● Written problem:
Include in the output exactly the lines from the opening of the data through the line containing "return piece", and nothing more.

● Information shown:
* Begin *
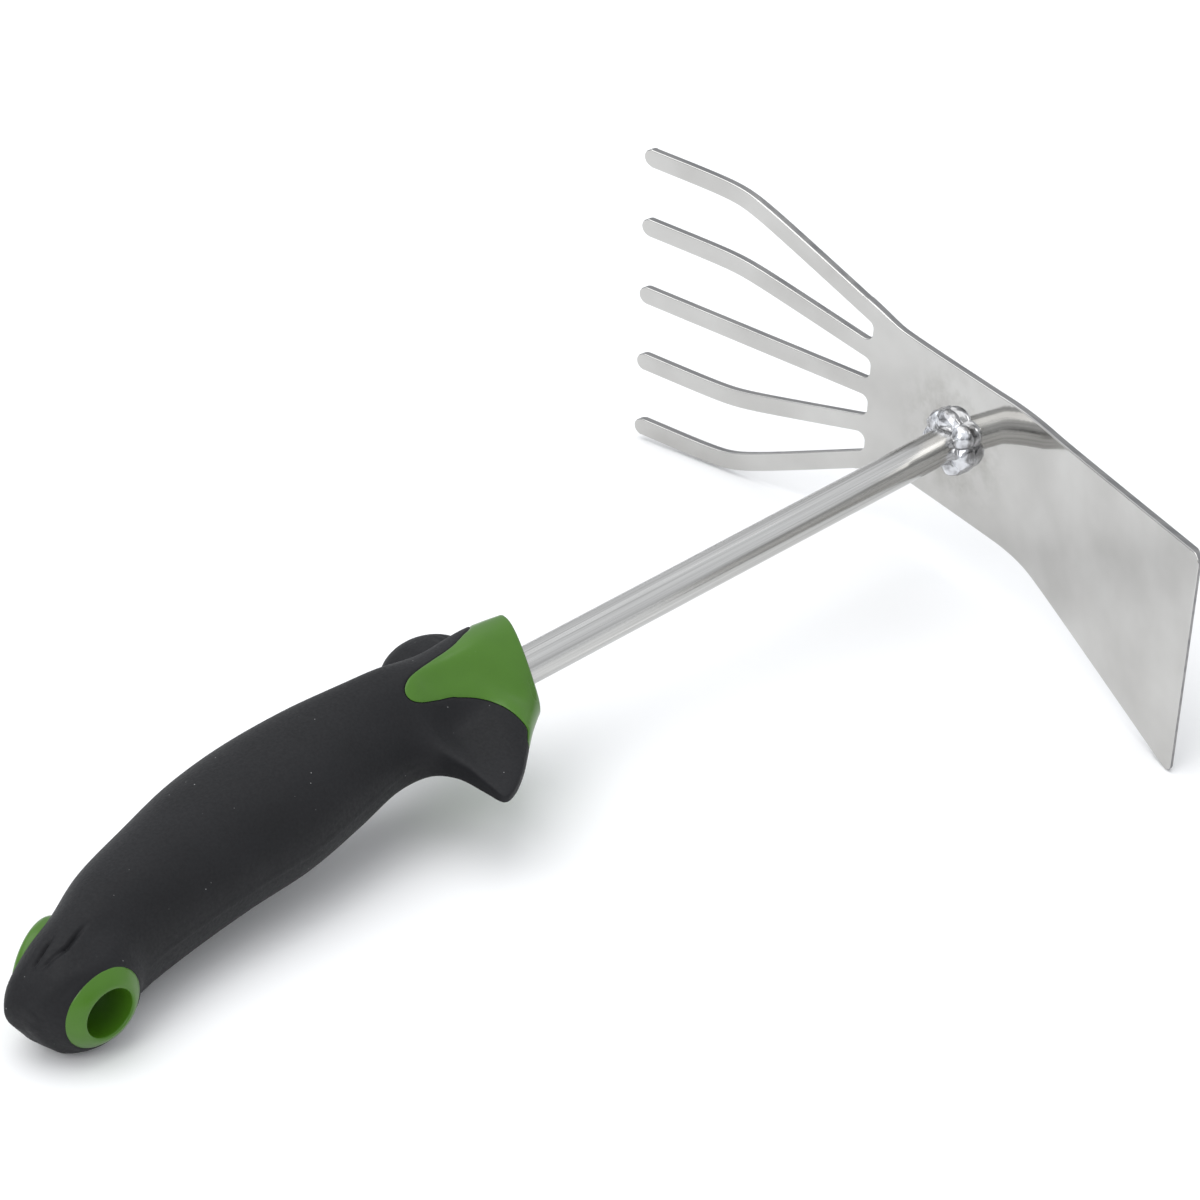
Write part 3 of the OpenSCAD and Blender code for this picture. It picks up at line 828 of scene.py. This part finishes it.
def thickened(name, bm, thickness, *materials):
    for v in bm.verts:
        v.co.x = to_root(v.co.x)
    piece = finished(name, bm, *materials)
    wall = piece.modifiers.new("wall", "SOLIDIFY")
    wall.thickness = thickness * MM
    wall.offset = -1
    wall.use_rim = True
    apply_modifiers(piece)
    return piece


# Moulding skin: the very fine grain of the mould, and pale specks of dust.
MOULDED, _in, _out = group(
    "moulded_skin",
    [("Vector", "NodeSocketVector", None), ("Grain", "NodeSocketFloat", 2500.0),
     ("Dust", "NodeSocketFloat", 0.5)],
    [("Grain", "NodeSocketFloat", None), ("Mottle", "NodeSocketFloat", None),
     ("Dust", "NodeSocketFloat", None)])
n = Nodes(MOULDED)
grain = n.noise(_in.outputs["Vector"], _in.outputs["Grain"], 3, 0.6)
mottle = n.noise(_in.outputs["Vector"], 55, 3, 0.55)
cells = n.new("TexVoronoi", feature="F1")
n.put(cells.inputs["Vector"], _in.outputs["Vector"])
cells.inputs["Scale"].default_value = 650
pick = n.new("SeparateColor")
n.put(pick.inputs[0], cells.outputs["Color"])
speck = n.math("MULTIPLY", n.span(cells.outputs["Distance"], 0.10, 0.05),
               n.math("GREATER_THAN", pick.outputs[0], 0.86))
patchy = n.span(n.noise(_in.outputs["Vector"], 70, 1), 0.45, 0.7)
dust = n.math("MULTIPLY", n.math("MULTIPLY", speck, patchy), _in.outputs["Dust"])
for label, value in (("Grain", grain), ("Mottle", mottle), ("Dust", dust)):
    n.put(_out.inputs[label], value)

# ---------------------------------------------------------------------------
# Handle core: the first shot, hard half-gloss green plastic. It shows as the
# collar with a petal on each side and as the lining of the hanging hole.
core_plastic, n, shader, where = finish_on("core_plastic", IOR=1.42)
skin_marks = n.use(MOULDED, Vector=where, Grain=1800.0, Dust=0.25)
tone = n.span(skin_marks.outputs["Mottle"], 0.3, 0.7)
colour = n.blend(tone, (0.043, 0.128, 0.006, 1), (0.056, 0.155, 0.010, 1))
n.put(shader.inputs["Base Color"], n.blend(skin_marks.outputs["Dust"], colour, (0.4, 0.45, 0.35, 1)))
n.put(shader.inputs["Roughness"], n.span(skin_marks.outputs["Mottle"], 0.3, 0.7, 0.26, 0.36))
bumped(n, shader, skin_marks.outputs["Grain"], 0.00003, 0.3)

collar = skin_part(on_collar)
press_in(collar, lambda p: edge_distance(p[:, 0], p[:, 1]), 0.3, 0.10)


# The collar's rim rolls over in steps: how far forward, and how far in, in millimetres.
RIM_ROLL = ((0.35, 0.35), (0.25, 0.5), (0.05, 0.8), (-0.3, 1.5))
ROD_GAP = 0.12


def close_front(bm):
    """Rounds the collar's rim and closes its front as far as the rod."""
    loop = [e for e in bm.edges if e.is_boundary and all(
        edge_distance(np.array([v.co.x]), np.array([v.co.y]))[0] > 0.31 for v in e.verts)]
    corners = {v for e in loop for v in e.verts}
    middle = sum(sorted(v.co.x for v in corners)) / len(corners)
    ahead = Vector((1, -0.3, 0)).normalized()
    for forward, inward in RIM_ROLL:
        made = bmesh.ops.extrude_edge_only(bm, edges=loop)["geom"]
        new = [g for g in made if isinstance(g, bmesh.types.BMVert)]
        loop = [g for g in made if isinstance(g, bmesh.types.BMEdge)]
        for v in new:
            v.co = v.co + ahead * forward + (Vector((middle, 0, 0)) - v.co).normalized() * inward
    made = bmesh.ops.extrude_edge_only(bm, edges=loop)["geom"]
    for g in made:
        if isinstance(g, bmesh.types.BMVert):
            a = math.atan2(g.co.z, g.co.y)
            radius = ROD_R + ROD_GAP
            g.co = Vector((g.co.x * 0.3 - 0.3, radius * math.cos(a), radius * math.sin(a)))
    bmesh.ops.recalc_face_normals(bm, faces=bm.faces)


close_front(collar)
collar_piece = thickened("collar_shell", collar, CORE_WALL, core_plastic)


# Profiles of the hanging hole's lining, as (radius, depth): the near mouth is coned
# and the far one rounded.
LINING_SIDES = 96
BEAD_R = HOLE_RIM / 2
near_profile = [(HOLE_R + 0.35 - 0.35 * math.cos(a), 0.5 - 0.5 * math.sin(a))
                for a in spread(0, math.pi / 2, 5)]
near_profile += [(HOLE_R + 0.35 + (HOLE_RIM - 0.35) * t, 2.2 * t ** 1.5) for t in spread(0.12, 1, 10)]
near_profile += [(HOLE_R + HOLE_RIM, 2.9), (HOLE_R + HOLE_RIM - 0.2, 6.0)]
far_profile = [(HOLE_R + HOLE_RIM - 0.2, -5.0), (HOLE_R + HOLE_RIM, -BEAD_R)]
far_profile += [(HOLE_R + BEAD_R + BEAD_R * math.cos(a), -BEAD_R + BEAD_R * math.sin(a))
                for a in spread(0, math.pi, 12)[1:]]
angles = [2 * math.pi * k / LINING_SIDES for k in range(LINING_SIDES)]


def near_point(r, h, a):
    return Vector((to_root(-HOLE_BACK) + r * math.cos(a), EYE_MOUTH + h, r * math.sin(a)))


def far_point(r, h, a):
    x, y = r * BACK_LONG * math.cos(a), h
    return Vector((to_root(BACK_SHIFT - HOLE_BACK) + x * math.cos(slant) - y * math.sin(slant),
                   EYE_BACK[0] + x * math.sin(slant) + y * math.cos(slant), r * math.sin(a)))


bm = bmesh.new()
loops = [[bm.verts.new(near_point(r, h, a)) for a in angles] for r, h in near_profile]
loops += [[bm.verts.new(far_point(r, h, a)) for a in angles] for r, h in far_profile]
for a, b in zip(loops, loops[1:] + loops[:1]):
    for k in range(LINING_SIDES):
        j = (k + 1) % LINING_SIDES
        bm.faces.new((a[k], a[j], b[j], b[k]))
bmesh.ops.recalc_face_normals(bm, faces=bm.faces)
lining = finished("eye_lining", bm, core_plastic)

for part in (collar_piece, lining):
    soften(part, 50)
with bpy.context.temp_override(active_object=collar_piece,
                               selected_editable_objects=[collar_piece, lining]):
    bpy.ops.object.join()
collar_piece.name = "handle_core_shot"
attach(collar_piece, "root")
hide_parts("handle_core")

# ---------------------------------------------------------------------------
# Rubber grip: the second shot, soft dull black rubber moulded over the core,
# with a thumb rest above, a finger guard below and three folds at the butt.
soft_rubber, n, shader, where = finish_on("soft_rubber", IOR=1.34)
skin_marks = n.use(MOULDED, Vector=where, Grain=1500.0, Dust=0.8)
tone = n.span(skin_marks.outputs["Mottle"], 0.3, 0.7)
colour = n.blend(tone, (0.0048, 0.0049, 0.0060, 1), (0.0078, 0.0080, 0.0096, 1))
n.put(shader.inputs["Base Color"], n.blend(skin_marks.outputs["Dust"], colour, (0.5, 0.5, 0.5, 1)))
n.put(shader.inputs["Roughness"], n.span(skin_marks.outputs["Grain"], 0.3, 0.7, 0.56, 0.7))
bumped(n, shader, skin_marks.outputs["Grain"], 0.00006, 0.5)

grip = skin_part(on_rubber)
press_in(grip, lambda p: edge_distance(p[:, 0], p[:, 1]), 0.4, 0.28)
press_in(grip, eye_distance, 0.5, 0.25)
grip_piece = thickened("rubber_grip_shot", grip, RUBBER_WALL, soft_rubber)
soften(grip_piece, 50)
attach(grip_piece, "root")
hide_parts("rubber_grip")

# ---------------------------------------------------------------------------
# Floor and light: a pale floor and soft light from all round, with a large
# soft light above and to the left.
floor_mesh = bpy.data.meshes.new("floor")
size = 6.0
corners = [(-size, -size, 0), (size, -size, 0), (size, size, 0), (-size, size, 0)]
floor_mesh.from_pydata(corners, [], [(0, 1, 2, 3)])
floor = bpy.data.objects.new("floor", floor_mesh)
bpy.context.scene.collection.objects.link(floor)
pale, n, shader, where = finish_on("pale_floor", Roughness=0.9)
shader.inputs["Base Color"].default_value = (0.9, 0.9, 0.9, 1)
floor.data.materials.append(pale)

world = bpy.data.worlds.new("studio")
bpy.context.scene.world = world
world.use_nodes = True
n = Nodes(world.node_tree)
way = n.new("SeparateXYZ")
n.put(way.inputs[0], n.new("TexCoord").outputs["Generated"])
up_high = n.span(way.outputs["Z"], 0.0, 0.55, smooth=True)
round_about = n.noise(n.new("TexCoord").outputs["Generated"], 2.2, 1)
dim = n.span(round_about, 0.42, 0.52, 0.22, 0.9, smooth=True)
sky = n.math("MAXIMUM", dim, up_high)
back = world.node_tree.nodes["Background"]
back.inputs["Strength"].default_value = 1.0
n.put(back.inputs["Color"], n.blend(sky, (0.0, 0.0, 0.0, 1), (0.95, 0.97, 1.0, 1)))


def soft_light(name, at, size, power, aim=(0, 0, 0.03)):
    data = bpy.data.lights.new(name, "AREA")
    data.shape = "RECTANGLE"
    data.size, data.size_y = size
    data.energy = power
    lamp = bpy.data.objects.new(name, data)
    lamp.location = at
    lamp.rotation_euler = (Vector(aim) - Vector(at)).to_track_quat("-Z", "Y").to_euler()
    bpy.context.scene.collection.objects.link(lamp)


soft_light("overhead_softbox", (-0.3, 0.3, 1.3), (1.4, 1.4), 9)
soft_light("side_softbox", (-1.2, -0.3, 0.9), (0.7, 0.7), 5)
* End *
● Task solution:
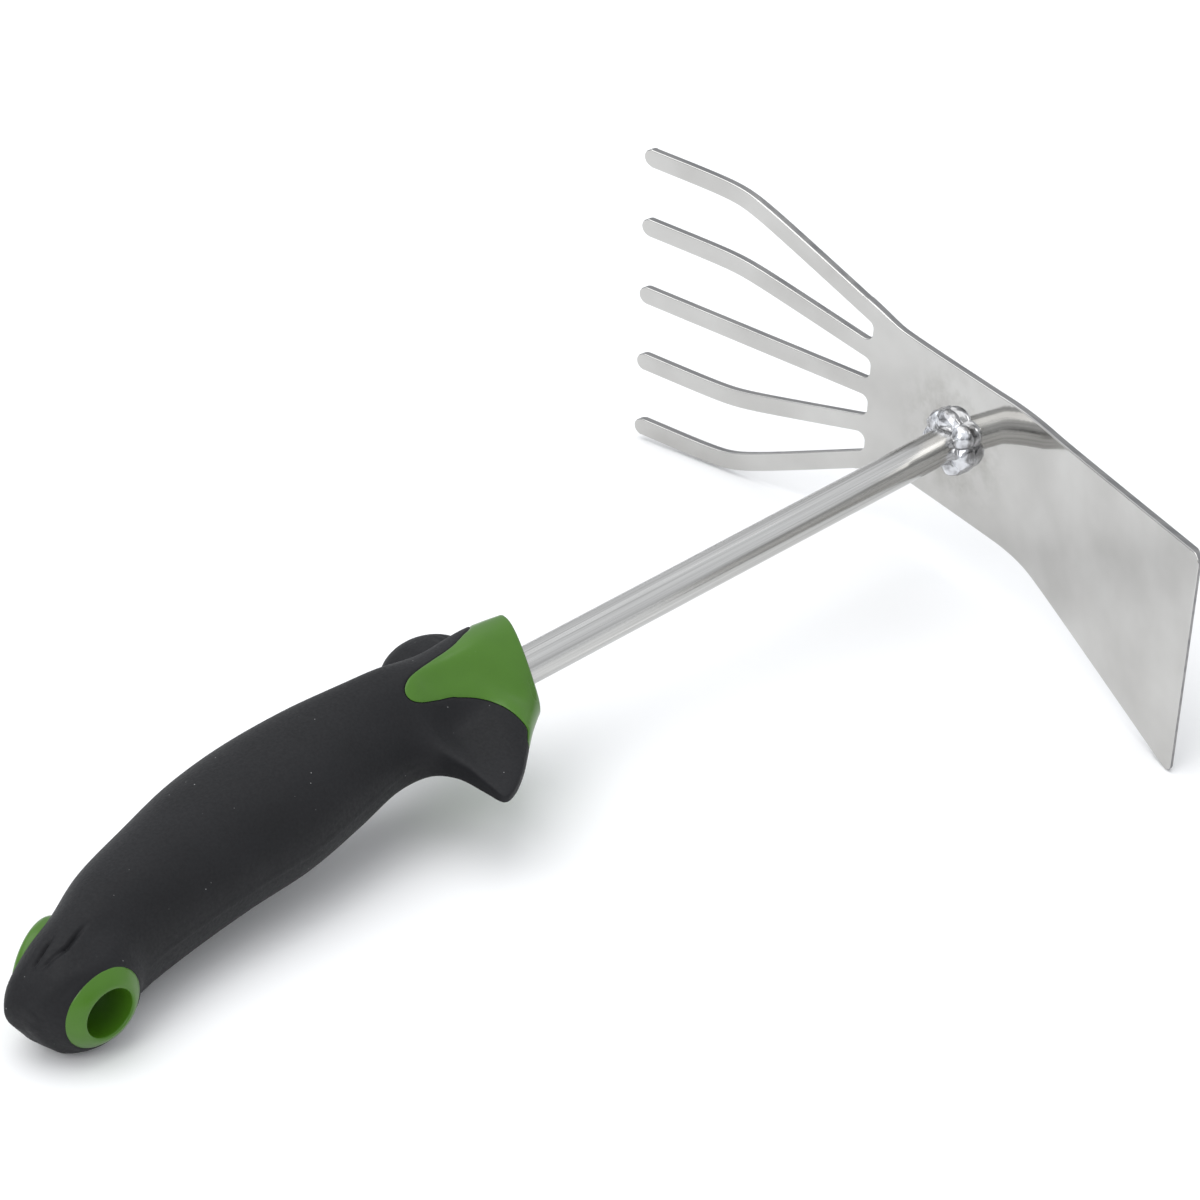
Write part 3 of the OpenSCAD and Blender code for this picture. It picks up at line 828 of scene.py. This part finishes it.
def thickened(name, bm, thickness, *materials):
    for v in bm.verts:
        v.co.x = to_root(v.co.x)
    piece = finished(name, bm, *materials)
    wall = piece.modifiers.new("wall", "SOLIDIFY")
    wall.thickness = thickness * MM
    wall.offset = -1
    wall.use_rim = True
    apply_modifiers(piece)
    return piece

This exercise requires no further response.